Magnetic Resonance Microscopy (MRM)
Magnetic Resonance Microscopy (MRM) is an imaging method that allows the visualization of internal body structures. Using powerful magnets to send energy into cells, MRM picks up signals from inside a specimen and translates them into detailed computer images. MRM is a useful tool for scientists because of its ability to generate digital slices of scanned specimens that can be constructed into virtual 3D images without destroying the specimens. MRM has become an increasingly prevalent imaging technique in embryological studies. Through MRM, the first 3D human embryo images were created as part of the “Multi-Dimensional Human Embryo” project, a public database of three-dimensional embryo images.
Researchers from the Duke University Center for In Vivo Microscopy in conjunction with scientists from the National Institute for Environmental Sciences developed MRM in the early 80s. MRM represent an evolution of the Magnetic Resonance Imaging (MRI) technology, which is commonly used in medicine to scan images of the body for medical diagnoses. MRM and MRI are essentially the same type of imaging technology. They both make use of powerful magnets to transmit radio frequency signals through the body. However, MRM employs a much stronger magnetic field and is conducted on a much smaller scale, providing detailed images within a range of microns. MRI machines, instead, are used to scan entire organisms.
The first image produced by MRM was of a mouse brain. The scientists achieved an image whose pixels represented an area 80,000 times smaller than those generated by the large medical MRI machines.

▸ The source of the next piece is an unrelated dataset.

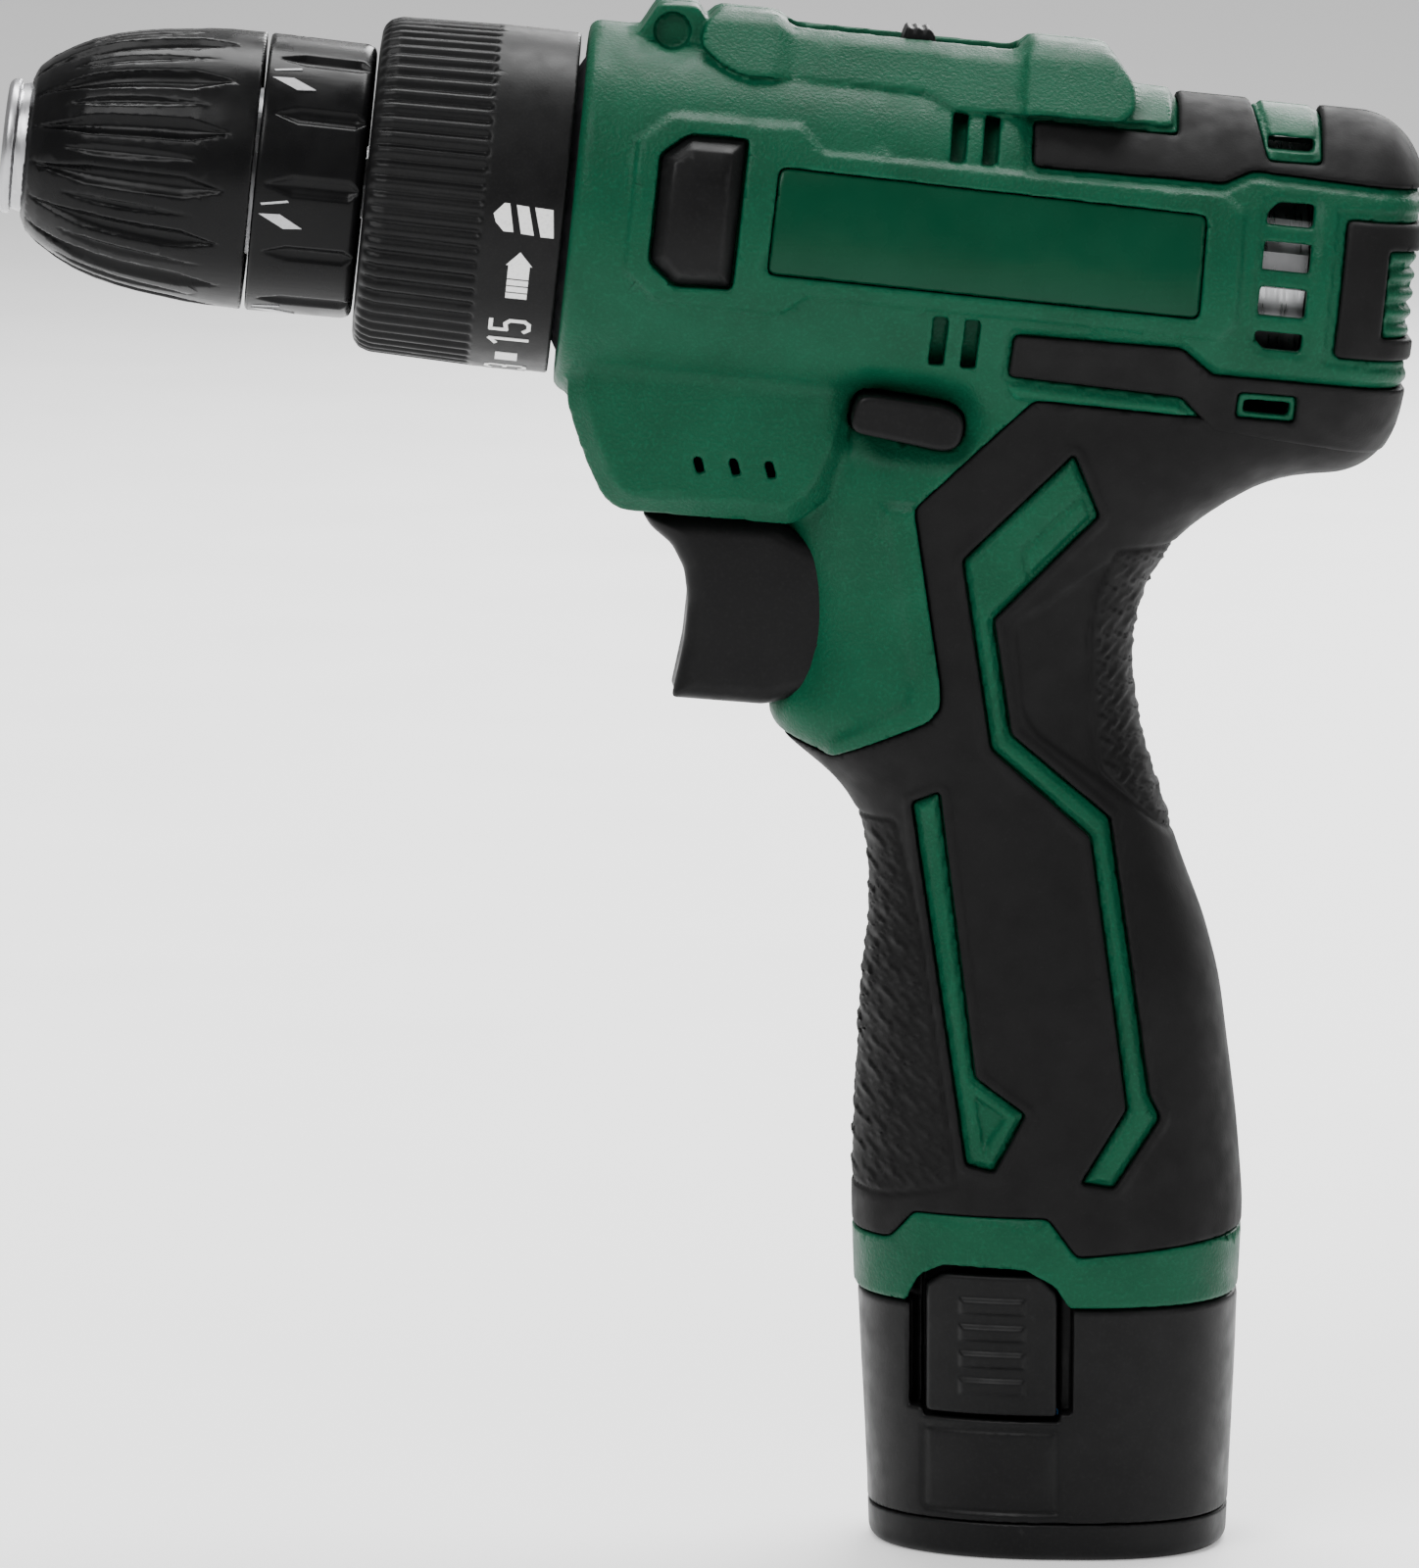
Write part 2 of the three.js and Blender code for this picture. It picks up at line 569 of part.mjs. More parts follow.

Intended for small specimens, MRM produces the clearest images of specimens that are less than seven cubic centimeters in volume. Since its invention, scientists at Duke have been gradually improving the technology by using high-strength magnets and improving upon radio frequency detectors.
MRM scans three-dimensional specimens and creates multiple images as if the sample was sliced and a photo was taken of each slice. However, the specimen remains intact. MRM detects anatomical differences between different tissues using magnets. By using highly strong magnets to send radio frequency signals into a specimen, hydrogen atoms inside the sample take up the signals and bounce them back to detectors in an imaging machine. While the sample is being scanned, the slices of digital images are created by the signals sent from the tissues to the machine. The images are sent to a computer where it is possible to visualize them. The scientist can view individual slices from multiple angles and multiple slices can be put together to create a 3D image.
The ease with which images can be created makes MRM highly valuable. Without MRM, amassing the same slices of data from tissues such as brains or embryos would require scientists to manually slice samples into pieces only a tiny fraction of a millimeter. With this manual method, scientists sometimes had to work with up to two thousand slices per sample for their studies. Furthermore, since producing a 3D image of a sample that has been sliced can take almost one year and cost up to $60,000 on average. In contrast, the total cost to do the same with MRM is about $2,000 and the quality of the images is highly improved.
MRM has proven to be a very useful tool in embryological studies, above all in the visualization of the internal structure of preserved embryos. Live, moving samples, on the contrary, do not generate clear images. MRM has been used to create images of human, mouse, quail, and live Xenopus embryos. Xenopus embryos are particularly compatible with MRM because the pervasive yolk in developing Xenopus makes the inside of the embryo dense. This helps create clear images with good contrast.
MRM has shown immense value in embryological studies and will continue to be an important technology used in future embryological research. The ability of MRM to image sliced sections of samples without physically altering any specimen has proven critical to the creation of three-dimensional human embryo images. Using MRM, for instance, scientists have been able to use high quality preserved samples such as those in the Carnegie Human Embryo Collection of embryos, to produce interactive images of both human and non-human embryos.
- Manuel John, “High Resolution Revolution.” Environmental Health Perspectives 110 (2002). http://ehp.niehs.nih.gov/realfiles/docs/2002/110-5/niehsnews.html (Accessed November 10, 2010).
- Maronpot, R. Robert, Sills, Robert C., and Johnson, Allan G., “Applications of Magnetic Resonance Microscopy,” Toxicologic Pathology 32 (2004): 42–48.
- Smith, R. Bradley, Elwood Linney, Dale Huff, and Johnson, G. Allan, “Magnetic Resonance Microscopy of Embryos,” Computerized Medical Imaging and Graphics 20 (1996): 483–90.
- Tyszka, Michael, Scott Fraser, and Russell Jacobs. “Magnetic Resonance Microscopy: Recent Advances and Applications,” Current Opinion in Biotechnology 16 (2005): 93–99.